この家に寄るというプロセス、重要でしたね。芽衣が深海好きであること、これが機会で知ってもらうことができて、そして深海部に誘うこともできました。

部に入ってくれる仲間と、そして友達が同時にできた芽衣。夢の叶うまでの道のり、まずは一緒に歩いてくれる同志ができてよかった。この輪がさらに広がるといいですね。

『センキュー!80!』

大学生の山羽みつき。ある日校内で嗅いだ懐かしい匂い。なんの匂いだろうと、誘われるまま建物に入ってみれば、そこには古い車があって……。四輪サークル。自分は車になんて興味はないから立ち去ろうと思ったところを先輩ふたりに呼び止められて、サークルに入らないかと強引に誘われるはめになったというのですね。

四輪サークル。その名のとおり、車に関するサークル。旧車に外車。特になにもすることがないみたいなこといってますけど、まさしく車に乗る、それこそが目的のサークルですよね? 車に乗ってドライブ。旧車だけあって故障も多いけれど、そいつを自分でなおしながらの活動。なかなかにやる気? 気合いの感じられる活動風景です。
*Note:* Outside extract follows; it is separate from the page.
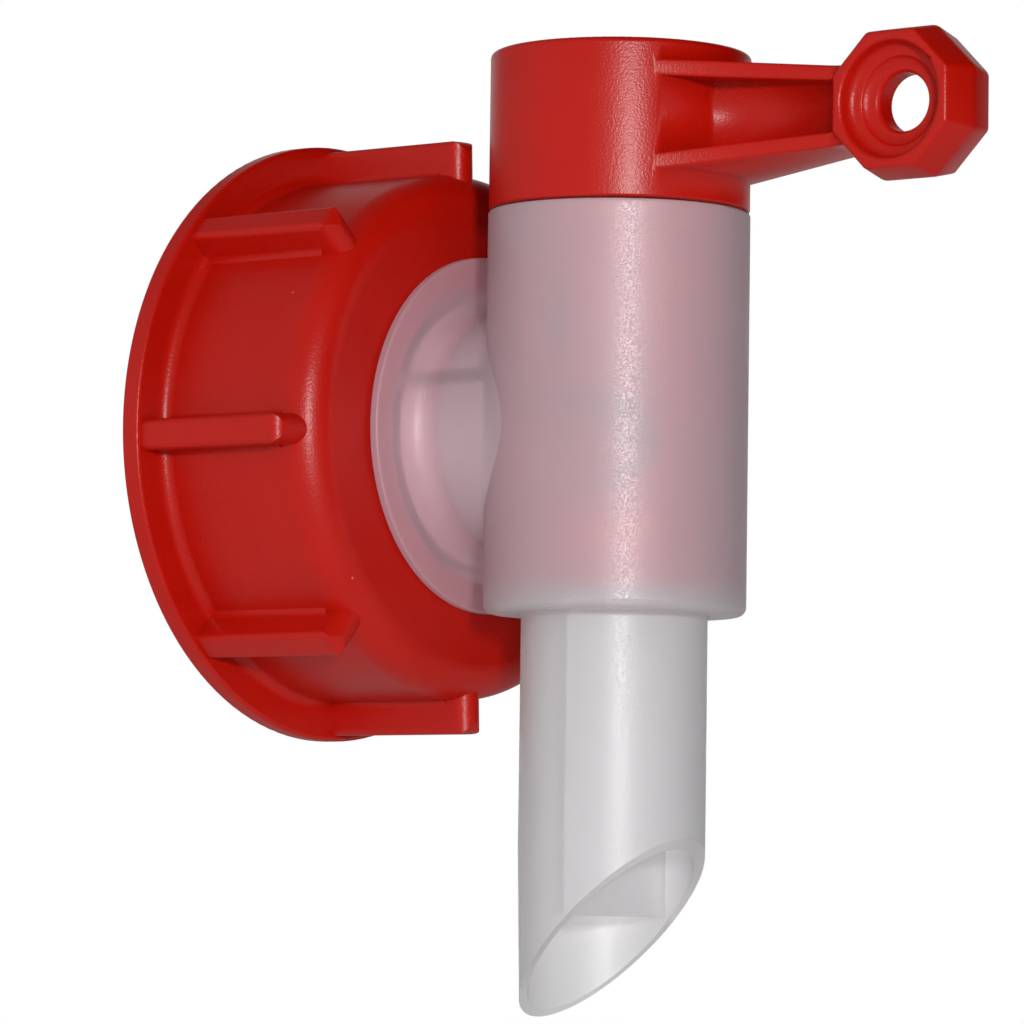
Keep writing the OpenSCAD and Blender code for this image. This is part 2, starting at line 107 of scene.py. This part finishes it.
# %% Wires
class Wire:
    """A socket of a node tree that can be added, multiplied and so on."""

    def __init__(self, tree, socket):
        self.tree = tree
        self.socket = socket

    def math(self, operation, *values):
        node = self.tree.nodes.new("ShaderNodeMath")
        node.operation = operation
        for value, socket in zip(values, node.inputs):
            connect(self.tree, value, socket)
        return Wire(self.tree, node.outputs[0])

    def __add__(self, other):
        return self.math("ADD", self, other)

    __radd__ = __add__

    def __mul__(self, other):
        return self.math("MULTIPLY", self, other)

    __rmul__ = __mul__

    def __sub__(self, other):
        return self.math("SUBTRACT", self, other)

    def __rsub__(self, other):
        return self.math("SUBTRACT", other, self)

    def __truediv__(self, other):
        return self.math("DIVIDE", self, other)

    def larger(self, other):
        return self.math("MAXIMUM", self, other)

    def smaller(self, other):
        return self.math("MINIMUM", self, other)

    def below(self, limit):
        """1 where the value is smaller than the limit, and 0 elsewhere."""
        return self.math("LESS_THAN", self, limit)

    def other(self, out):
        """Another output of the node that this wire comes from."""
        return Wire(self.tree, self.socket.node.outputs[out])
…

そしてふいに蘇ってきた、みつきのかつての思い出。ガソリンと錆びた鉄の匂い。それは祖父のジープに乗せてもらっていた記憶。車に興味ないと思っていた自分の中に、確かにあった自動車との縁。そこからの決断のはやさ。ええ、みつきとの自動車ライフ、今ここに始まろうとしています。

『愛より友情』

人間の悩み解決をしているという妖精がやってきた。営業なのだそうですよ。ノルマとかもあるらしく、この妖精、ムラサキは達成率が低いためあわや減給の危機に直面している。だからこそ人間、山鳥音鈴蘭の悩みをなんとしてでも解決したい。そう思っているのですが、残念、顧客の情報を適切に把握できていませんでした。
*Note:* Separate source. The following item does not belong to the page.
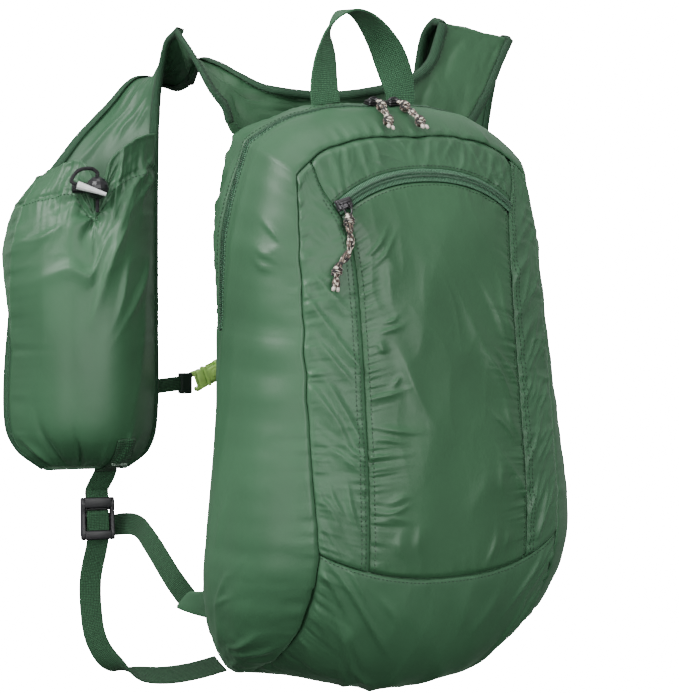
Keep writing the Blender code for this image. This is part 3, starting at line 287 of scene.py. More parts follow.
# the bag's own form
# Shares of these sizes, in metres; the rows match the CAD panels
bag = {
    "tall": 0.388, "deep": 0.115, "front": 0.098, "back": 0.096,
    "sideBulge": 0.038, "backBulge": 0.006, "topBulge": 0.38,
    "strapSpan": 0.100, "strapReach": 0.085,
}
hang = Vector((0, -0.0119, -0.394208))
sections = {
    # run, seam x, seam y, seam z, middle y, middle z, back x, back z, back middle z, bulge
    "side": (
        (0.00, 0.94, 0.73, 0.876, 0.725, 0.940, 0.870, 0.930, 0.966, 0.36),
        (0.12, 0.97, 0.80, 0.755, 0.950, 0.800, 1.000, 0.800, 0.815, 0.46),
        (0.25, 0.99, 0.86, 0.624, 1.030, 0.645, 0.965, 0.650, 0.650, 0.52),
        (0.40, 1.00, 0.92, 0.478, 1.090, 0.480, 0.940, 0.480, 0.480, 0.68),
        (0.52, 1.00, 0.97, 0.365, 1.130, 0.345, 0.940, 0.360, 0.355, 0.88),
        (0.63, 0.985, 1.00, 0.258, 1.120, 0.205, 0.970, 0.260, 0.250, 0.96),
        (0.72, 0.97, 0.92, 0.185, 1.020, 0.095, 1.000, 0.190, 0.170, 0.98),
        (0.80, 0.96, 0.77, 0.120, 0.840, 0.026, 0.990, 0.135, 0.110, 0.84),
        (0.88, 0.94, 0.56, 0.077, 0.580, 0.000, 0.960, 0.088, 0.060, 0.60),
        (0.94, 0.90, 0.32, 0.044, 0.310, 0.004, 0.910, 0.050, 0.030, 0.34),
        (1.00, 0.86, 0.035, 0.024, 0.006, 0.010, 0.860, 0.020, 0.012, 0.05),
    ),
    "pocketSeam": ((0.00, 0.88), (0.05, 0.82), (0.11, 0.70), (0.20, 0.645), (0.42, 0.64), (0.63, 0.66)),
    "zipPlace": ((0.00, 0.20), (0.22, 0.24), (0.34, 0.34), (0.50, 0.60), (0.66, 0.34), (0.78, 0.24), (1.00, 0.20)),
    # run, then x, y, z of the arm edge and of the neck edge
    "yoke": (
        (0.00, -1.010, 0.530, 1.124, -0.660, 0.960, 1.034),
        (0.08, -1.000, 0.300, 1.078, -0.740, 0.700, 1.072),
        (0.16, -0.970, 0.110, 1.021, -0.720, 0.480, 1.068),
        (0.25, -0.900, 0.055, 0.990, -0.620, 0.310, 1.046),
        (0.35, -0.780, 0.024, 0.938, -0.450, 0.210, 1.026),
        (0.50, 0.000, 0.024, 0.944, 0.000, 0.140, 1.016),
        (0.65, 0.800, 0.024, 0.934, 0.500, 0.200, 1.030),
        (0.76, 1.100, 0.050, 0.946, 0.780, 0.265, 1.050),
        (0.86, 1.380, 0.150, 1.014, 0.965, 0.330, 1.080),
        (0.93, 1.590, 0.280, 1.076, 1.070, 0.385, 1.122),
        (1.00, 1.745, 0.375, 1.118, 1.120, 0.412, 1.147),
    ),
    "leftStrap": (
        (0.00, -1.010, 0.536, 1.124, -0.660, 0.966, 1.034),
        (0.08, -0.990, 0.700, 1.104, -0.655, 1.180, 1.022),
        (0.16, -0.967, 0.820, 1.060, -0.730, 1.340, 1.032),
        (0.24, -0.958, 0.880, 1.020, -0.890, 1.420, 1.036),
        (0.32, -0.950, 0.915, 0.976, -1.080, 1.460, 0.990),
        (0.42, -0.948, 0.940, 0.915, -1.400, 1.465, 0.915),
        (0.55, -0.948, 0.960, 0.790, -1.760, 1.450, 0.792),
        (0.72, -0.945, 0.975, 0.600, -1.890, 1.420, 0.604),
        (0.86, -0.945, 0.990, 0.450, -1.935, 1.390, 0.452),
        (0.94, -1.000, 1.010, 0.390, -1.860, 1.365, 0.395),
        (1.00, -1.150, 1.070, 0.356, -1.680, 1.290, 0.356),
    ),
    "rightStrap": (
        (0.00, 1.752, 0.392, 1.120, 1.122, 0.430, 1.149),
        (0.06, 1.790, 0.530, 1.122, 1.140, 0.570, 1.152),
        (0.13, 1.830, 0.680, 1.090, 1.150, 0.740, 1.122),
        (0.22, 1.810, 0.770, 1.015, 1.140, 0.830, 1.036),
        (0.40, 1.740, 0.840, 0.850, 1.110, 0.900, 0.860),
        (0.60, 1.660, 0.900, 0.660, 1.080, 0.950, 0.664),
        (0.80, 1.580, 0.950, 0.500, 1.060, 0.990, 0.500),
        (0.92, 1.520, 0.980, 0.410, 1.080, 1.010, 0.410),
        (1.00, 1.440, 1.000, 0.366, 1.140, 1.020, 0.366),
    ),
    # across, height, stand-off of the strap pocket's mouth
    "mouth": (
        (0.00, 0.868, 0.08), (0.14, 0.884, 0.46), (0.34, 0.896, 0.72), (0.50, 0.846, 0.80),
        (0.62, 0.896, 0.74), (0.76, 0.925, 0.60), (0.90, 0.940, 0.34), (1.00, 0.944, 0.08),
    ),
    # height, then how full the strap pocket is there
    "fullness": (
        (0.00, 0.10), (0.06, 0.55), (0.16, 0.88), (0.34, 1.00), (0.60, 0.98), (0.82, 0.86), (0.93, 0.72), (1.00, 0.84),
    ),
}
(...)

なにをやらせても完璧、学校の高嶺の花。こんな人にはたして悩みなんてあるのだろうか。そういってるムラサキですが、実際の鈴蘭は印象とは随分違う。特に成績がいいわけでもなく、ハイソな趣味や技能があるわけでもなく、さらには人との交流も苦手。高嶺の花ではなく、待ちの姿勢を貫きすぎたために、ただ友達づくりに失敗、ゆえに孤独だというのです。

かくして鈴蘭の悩みも判明。その望みはというと、友達が欲しい。なのにムラサキは友達ではなく恋人を作らせようとする!? 恋人は求めてないのに? しかもここ女子高だというのに? ええ、顧客が本当に必要だったもの、みたいな展開見せはじめて、ああ、ムラサキよ、君の成績が奮わないというのもよくわかる。そんな気持ちになったのでした。

ムラサキ、頑張ってはくれてるんですけどね、いろいろアイデア出して、実践してみせて、でも成果には結びつかない。ただ、結果は出せないにしても、誰かと一緒になにかに取り組むということが鈴蘭には特別で、そして楽しいという気持ちを分かちあうことにも繋がってというの、ああ、これがこの子にとっての最初の一歩になるのだとしたら、ムラサキの奮闘も無駄ではない。そう思えたのですね。

そして最後に、鈴蘭の下駄箱に入っていた手紙。ラブレター? これが引き起こす騒動? あるいは出会い? そこでムラサキの果たす役割とは!? ええ、なにかドタバタしそうな予感です。